In 1849, after the rescue of the girl, Prendergast met with Charles Lovenskiold and Madeline. Madeline was apparently nine years old. She had come to Duran with an older Negro woman who died soon after. Madeline had blue gray eyes and very fair skin, said Prendergast.  

Lovenskiold believed the girl had been sold when she was six months old with her purported mother, “a very black old negro.” Prendergast believed Madeline was “Celtic,” meaning Irish. He theorized that her parents had likely died and left her with the old black woman. Slaves at the time had substantial freedom in the city. The older enslaved woman was probably friends or neighbors with Madeline’s parents. Prendergast noted that during the bad cholera epidemic of 1839, he had seen many such instances of parents dying and leaving their child with a friend or neighbor. The black woman, postulated Prendergast, likely ministered to the girl’s parents in their last hours.

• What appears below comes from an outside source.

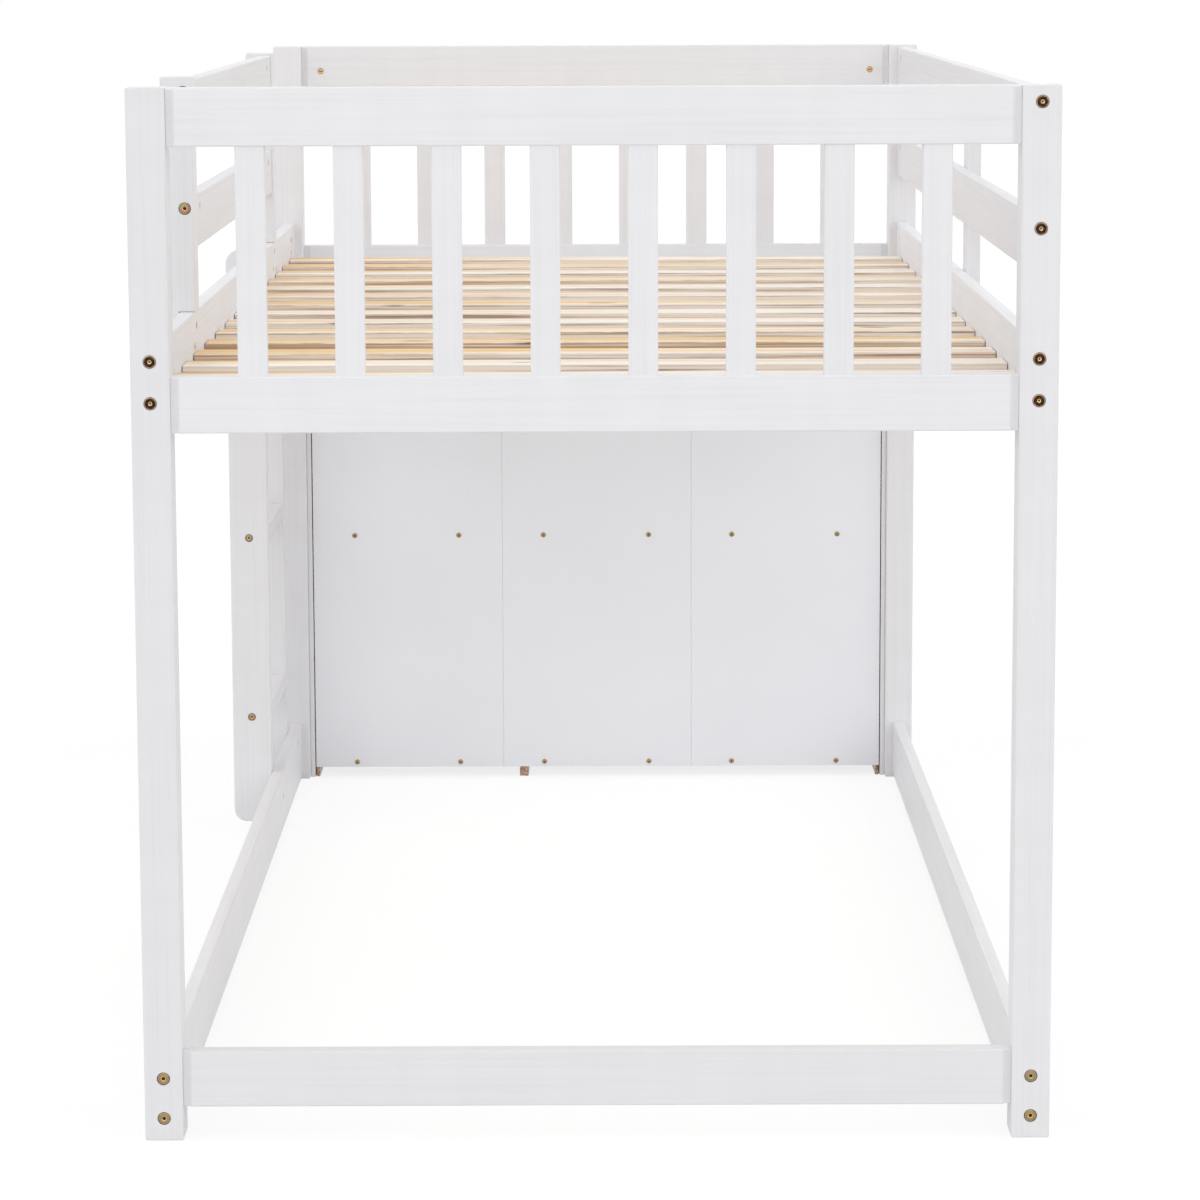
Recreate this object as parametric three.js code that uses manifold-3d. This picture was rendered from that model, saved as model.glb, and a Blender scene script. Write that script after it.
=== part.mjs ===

Certainly, the ante bellum Southerners generally believed in the efficacy of slavery. They genuinely believed slavery was the only way black Americans could live. But, looking back, we have to wonder how at times like this, an almost-sale of a little white girl, they did not appreciate these inherent problems of a slave society. J.C. Prendergast himself, always ready to point out societal hypocrisies, did not reflect on the system that could lead to such a result.